Kamerun doğumlu 18 yaşındaki İbrahim Obbo’nun güvenlik güçlerine verdiği ifadeye göre, Obbo, 14 Eylül’de botla beraberindeki 35 göçmenle Sisam Adası’na geçti. Adaya sabah saatlerinde ulaşan Yunanistan güvenlik güçlerince uyarı ateşi açılan düzensiz göçmenlerden büyük bölümü yakalandı.
Obbo ve 2 arkadaşı kaçmayı başardı ancak ertesi gün Yunan güvenlik güçleri tarafından yakalanarak bir bota bindirildi. Obbo ve arkadaşları, darbedildikten sonra can yeleği verilmeden suya atıldı.
Yüzerek Kuşadası sahiline çıkmayı başaran Obbo, bir arkadaşını su üstünde hareketsiz gördü ve onu sahile çekerek kalp masajı yaptı ancak başarılı olamadı. Arkadaşını kaybetmenin üzüntüsünü yaşayan Obbo, yardım talebinde bulunduğu jandarma tarafından Aydın Geri Gönderme Merkezi’ne götürüldü.
Hayatını kaybeden diğer arkadaşının cesedini ise adli tıp kurumunda teşhis eden Obbo, yaşadıklarını güvenlik güçlerine anlattı, uluslararası koruma kimlik başvurusunda bulundu ayrıca İzmir’deki Yaşamak Sosyal Alan ve Dayanışma Derneğinden de yardım aldı.
Obbo, yaşadığı insanlık dışı muamele ve yaşam hakkına açık ihlalden kaynaklı zararının karşılanması için derneğin avukatı aracılığıyla 100 bin avro manevi tazminat talebiyle AİHM’e başvurdu.
“Doğrudan cana kast eylemi”
Avukat Esengül Kıran, AA muhabirine, müvekkilinin derneğe başvurduğunda psikolojisinin çok kötü olduğunu söyledi.
İbrahim Obbo’nun avukatları Esengül Kıran ve Mehmet Arslan
Müvekkili ve arkadaşlarının Yunanistan güvenlik güçlerince herhangi bir makam önüne çıkarılmadan yakalandıkları gibi suya atıldığını ileri süren Kıran, şunları kaydetti:
“Üç arkadaş, önce bota bindiriliyor, ters kelepçeli ve can yeleksiz suya atılıyor. Sıra kendisine geldiğinde bota tutunmasına dahi izin vermiyorlar. Dipçikle suya atıyorlar. Bilinçli olarak kasten yapılan doğrudan cana kast eylemidir. Yaşadığı ölüm korkusu, daha sonra arkadaşının bedenini sudan çıkarması oldukça acı. Sığınmacı, o karaya ayak basmış, sınır dışı işlemi gerekliyse başlatılmalı. Yaşam hakkı, işkence, özgürlük ve güvenlik hakkının ihlalleri var. Kişi her ne olursa kara sınırlarına ayak bastıysa insan hakkı olarak güvenli şekilde bir yerde tutulması gerekirdi. Bu maskeli kişiler ne sorgulama ne mahkeme, oranın göç birimine bildirim yapmaksızın doğrudan suya atmıştır.”
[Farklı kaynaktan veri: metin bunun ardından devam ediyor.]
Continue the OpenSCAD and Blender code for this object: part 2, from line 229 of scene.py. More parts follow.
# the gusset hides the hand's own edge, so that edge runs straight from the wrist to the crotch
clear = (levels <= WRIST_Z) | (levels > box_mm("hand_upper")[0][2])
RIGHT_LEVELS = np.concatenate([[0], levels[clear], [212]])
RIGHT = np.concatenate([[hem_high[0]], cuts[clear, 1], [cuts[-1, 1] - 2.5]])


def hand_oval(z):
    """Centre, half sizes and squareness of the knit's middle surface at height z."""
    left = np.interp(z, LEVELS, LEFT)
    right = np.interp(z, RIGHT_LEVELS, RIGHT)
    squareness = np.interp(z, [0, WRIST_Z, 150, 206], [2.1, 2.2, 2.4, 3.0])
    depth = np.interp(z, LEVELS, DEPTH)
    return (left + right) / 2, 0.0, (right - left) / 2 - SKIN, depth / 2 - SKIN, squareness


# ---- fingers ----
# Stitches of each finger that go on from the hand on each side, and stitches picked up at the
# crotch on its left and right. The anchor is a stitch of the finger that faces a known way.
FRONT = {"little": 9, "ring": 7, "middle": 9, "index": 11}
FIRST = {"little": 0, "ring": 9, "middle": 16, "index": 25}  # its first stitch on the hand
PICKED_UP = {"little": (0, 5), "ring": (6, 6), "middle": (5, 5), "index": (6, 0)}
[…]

Tespit ettikleri hak ihlalleri neticesinde 26 Kasım’da AİHM’e başvuru yaptıklarını belirten Kıran, yaşanılan manevi zararın tazmini açısından 100 bin avro tazminat talebinde bulunduklarını bildirdi.
Obbo’nun diğer avukatı Mehmet Arslan da müvekkilinin kendilerine başvurduğunda oldukça travmatik bir süreç yaşadığını dile getirdi.
Arslan, “Kıyıya vurduğunda saatlerce kusmuş, ishal olmuş. Birkaç gün de hastanede tedavi görmüş. Kafasında yara izleri vardı. Darbedildiği çok belliydi. Yüzünde de morluklar vardı. Tüketilecek bir iç hukuk merci olmadığı için direkt AİHM’e hak ihlali olarak başvurduk.” dedi.